IO: How does the USGv6 Test Program work with global programs to aid in IPv6 deployments?
TW: The USGv6 Test Program works closely with the IPv6 Ready Logo program to ensure the testing programs work together and employ the testing available through that program. The IPv6 Ready Logo program has been testing for over 15 years and is supported by labs and vendors from all around the world. Over 1,500 devices already have the IPv6 Ready Core Logo.
IO: Why is IPv6 important for IoT and SDN?
TW: Internet of Things (IoT) devices are small objects on networks communicating with each other and, often, with cloud services as well. Software-defined networking (SDN) is the idea that networks are so complex that they need to be programmed by software. The larger address space that IPv6 offers aids the deployment of both IoT and SDN. It restores the end-to-end connections so that IoT deployments can directly connect over IPv6 without having to navigate network address translation (NAT). Using IPv6 addressing for SDN increases addressing flexibility for programming different network aspects.
IO: Why is compliance with the new USGv6 Profile important?
TW: The new profile includes updates to many of the specifications referenced in the first version. Network devices must incorporate these updates to help protect and expand network capabilities. As with the first profile, federal agencies will also require testing by the USGv6 Test Program before purchasing any IT gear. If suppliers haven’t tested to the new profile, they’ll suffer purchase delays or lost sales.
IO: What’s the current state of IPv6 adoption among federal agencies?
TW: Several metrics can measure IPv6 deployment. A recognizable example for IPv6 adoption is federal-agencies website available over IPv6. Currently, “Estimating USGv6 IPv6 Deployment Stats” has 344 sites available over IPv6 and 712 available over IPv4. Therefore, slightly less than half of the sites have IPv6. Although federal agencies had hoped to have all their sites available by now, every year they progress toward that goal. As the rest of the world deploys IPv6, they’re in a position to support many of the users.
IO: Is there a time frame for completing the IPv6 transition, and how urgent is the situation?
TW: Since no more IPv4 addresses are available for new networks, it’s essential to start deploying IPv6 now. Although an underutilized IPv4 address may exist in a network, deploying IPv6 will become essential as more devices come online. For the updated USGv6 Profile, users of the current USGv6 version should move fully to the new profile and test program within two years.
IO: Are federal agencies facing any major challenges that result from switching to IPv6?
TW: Agencies should be using the USGv6 Test Program to ensure they’re purchasing equipment that supports IPv6. Doing so will allow them to deploy IPv6 when ready, as they’ll be purchasing equipment that’s IPv6 compatible.
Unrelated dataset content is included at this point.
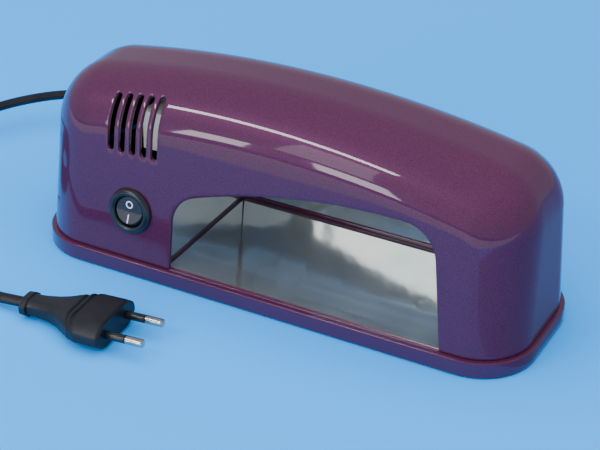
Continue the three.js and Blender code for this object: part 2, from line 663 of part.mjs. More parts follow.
add('plug_body', plugBody(), 'black', plug);
[-1, 1].forEach((side) => {
  const place = side < 0 ? 'front' : 'rear';
  const metal = [[0, GAP], [1.3, GAP], [1.3, PIN_SLEEVE_LENGTH + GAP],
    [PIN_RADIUS, PIN_SLEEVE_LENGTH + GAP], [PIN_RADIUS, PIN_LENGTH - 1.4],
    [1.2, PIN_LENGTH - 0.3], [0, PIN_LENGTH]];
  const sleeve = [[1.6, GAP], [PIN_RADIUS, GAP], [PIN_RADIUS, PIN_SLEEVE_LENGTH],
    [1.6, PIN_SLEEVE_LENGTH], [1.6, GAP]];
  add(`plug_pin_${place}`, turnedAlongX(metal, 14), 'nickel', plug)
    .position.y = side * PIN_SPACING / 2;
  add(`pin_sleeve_${place}`, turnedAlongX(sleeve, 14), 'black', plug)
    .position.y = side * PIN_SPACING / 2;
});

// The free cord, from the coil along the table and up into the plug's tail.
plug.updateMatrixWorld(true);
const tail = new THREE.Vector3(-PLUG.length - GAP, 0, 0).applyMatrix4(plug.matrixWorld);
const frontRoute = [
  [-203, -71.8, 2.6], [-190, -78.5, 2.4], [-174, -85.5, 2.3], [-156, -90.8, 2.3],
  [-138, -94, 2.5], [-122, -95.6, 3.1], [-108, -95.7, 4.1], tail.toArray(),
];
add('cord_front', tube(frontRoute, CORD_RADIUS, 14, 10), 'black');

lamp.updateMatrixWorld(true);

export default lamp;
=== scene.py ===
# %% [markdown]
# # A nail lamp, piece by piece
# The lamp is a glossy plastic tunnel on a flanged base. A hand goes in through the front, onto
# a mirrored floor and under an ultraviolet tube. The exact CAD pieces come first, as a fixed
# frame: everything made below is placed from their boxes and from the lamp's own dimensions.

# %% Load the frame
import bmesh
import bpy
import mathutils
import numpy as np
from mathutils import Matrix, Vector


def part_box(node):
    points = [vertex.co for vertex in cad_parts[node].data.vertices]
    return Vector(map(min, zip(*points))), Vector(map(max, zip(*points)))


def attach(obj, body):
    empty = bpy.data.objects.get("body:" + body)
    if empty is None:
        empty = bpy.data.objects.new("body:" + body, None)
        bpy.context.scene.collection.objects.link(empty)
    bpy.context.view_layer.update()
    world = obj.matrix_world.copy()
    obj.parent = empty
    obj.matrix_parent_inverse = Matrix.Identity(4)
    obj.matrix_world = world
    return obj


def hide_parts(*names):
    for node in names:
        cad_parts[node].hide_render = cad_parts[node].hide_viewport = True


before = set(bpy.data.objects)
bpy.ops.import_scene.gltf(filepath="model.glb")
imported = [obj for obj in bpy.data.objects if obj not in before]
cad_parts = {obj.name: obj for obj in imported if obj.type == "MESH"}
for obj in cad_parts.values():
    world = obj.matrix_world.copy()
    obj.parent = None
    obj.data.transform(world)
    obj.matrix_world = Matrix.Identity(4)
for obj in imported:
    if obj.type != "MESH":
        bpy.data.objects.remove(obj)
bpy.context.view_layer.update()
MM = 0.001


def box_mm(node):
    """The low and high corner of a CAD node, in millimetres."""
    return [np.array(corner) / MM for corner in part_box(node)]


# %% [markdown]
# ## The camera
# A camera is a place and three directions. Here it is given the way one would say it beside
# the table: how far round the lamp it stands, how high it looks down from, its small roll, and
# the point that it looks at. The long lens keeps the lamp's lines nearly parallel.

# %% Camera
CAMERA_TURN, CAMERA_LIFT, CAMERA_ROLL = np.radians([26.89, 30.34, 1.41])
CAMERA_TARGET = np.array([9.63, -20.67, 39.9]) * MM
CAMERA_DISTANCE = 845.45 * MM

back = np.array([
    np.sin(CAMERA_TURN) * np.cos(CAMERA_LIFT),
    -np.cos(CAMERA_TURN) * np.cos(CAMERA_LIFT),
    np.sin(CAMERA_LIFT)])
level = np.array([np.cos(CAMERA_TURN), np.sin(CAMERA_TURN), 0])
upright = np.cross(back, level)
right = level * np.cos(CAMERA_ROLL) + upright * np.sin(CAMERA_ROLL)
up = upright * np.cos(CAMERA_ROLL) - level * np.sin(CAMERA_ROLL)

lens = bpy.data.cameras.new("camera")
lens.lens = 109.2
lens.sensor_width = 36
camera = bpy.data.objects.new("camera", lens)
bpy.context.scene.collection.objects.link(camera)
turned = mathutils.Matrix(np.column_stack([right, up, back]).tolist())
camera.matrix_world = mathutils.Matrix.LocRotScale(
    mathutils.Vector(CAMERA_TARGET + back * CAMERA_DISTANCE), turned.to_quaternion(), None)
bpy.context.scene.camera = camera
print("camera at", CAMERA_TARGET + back * CAMERA_DISTANCE)

# %% [markdown]
# ## Turning arrays into pieces
# Every new piece below is a surface worked out with arrays: a grid of points, row by row, and
# the four-sided faces between them. These few helpers put such a grid into a mesh, weld seams
# and poles shut, turn the faces outwards and keep creases sharp.

# %% Helpers for meshes
def grid_faces(rows, columns, ring=True):
    """Quads of a grid numbered row by row; with ring, each row closes on itself."""
    row = np.arange(rows - 1)[:, None] * columns
    column = np.arange(columns if ring else columns - 1)[None, :]
    beside = (column + 1) % columns
    corners = (row + column, row + beside, row + columns + beside, row + columns + column)
    return np.stack(corners, axis=-1).reshape(-1, 4).tolist()


def capped(grid):
    """A tube of rings (rows, columns, 3) as points and faces, with its two ends filled."""
    rows, columns = grid.shape[:2]
    ends = [list(range(columns))[::-1], list(range((rows - 1) * columns, rows * columns))]
    return grid.reshape(-1, 3), grid_faces(rows, columns) + ends


def joined(parts):
    """Several (points, faces) shapes as one, each keeping its own closed surface."""
    points, faces, start = [], [], 0
    for part_points, part_faces in parts:
        points.append(part_points)
        faces += [[start + corner for corner in face] for face in part_faces]
        start += len(part_points)
    return np.concatenate(points), faces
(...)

Also, they still must ensure network engineers have the proper tools and training to complete the IPv6 network plan. This task includes confirming that network management and monitoring tools support IPv6 so network engineers can be informed of the changes.
IO: How does UNH-IOL aid in the process of applying USGv6 and adopting/deploying IPv6?
TW: As a USGv6 ISO-17025-accredited test lab for the USGv6 Test Program and IPv6 Ready Logo program, UNH-IOL provides comprehensive interoperability and conformance testing for network products. When passing results are available, the UNH-IOL ensures the proper documentation appears on the USGv6 Device List, allowing buyers to see what network functions a product offers. To support this testing, UNH-IOL undergraduate students develop and test IPv6 and associated protocols. On graduation they join the workforce to aid in understanding and adopting IPv6.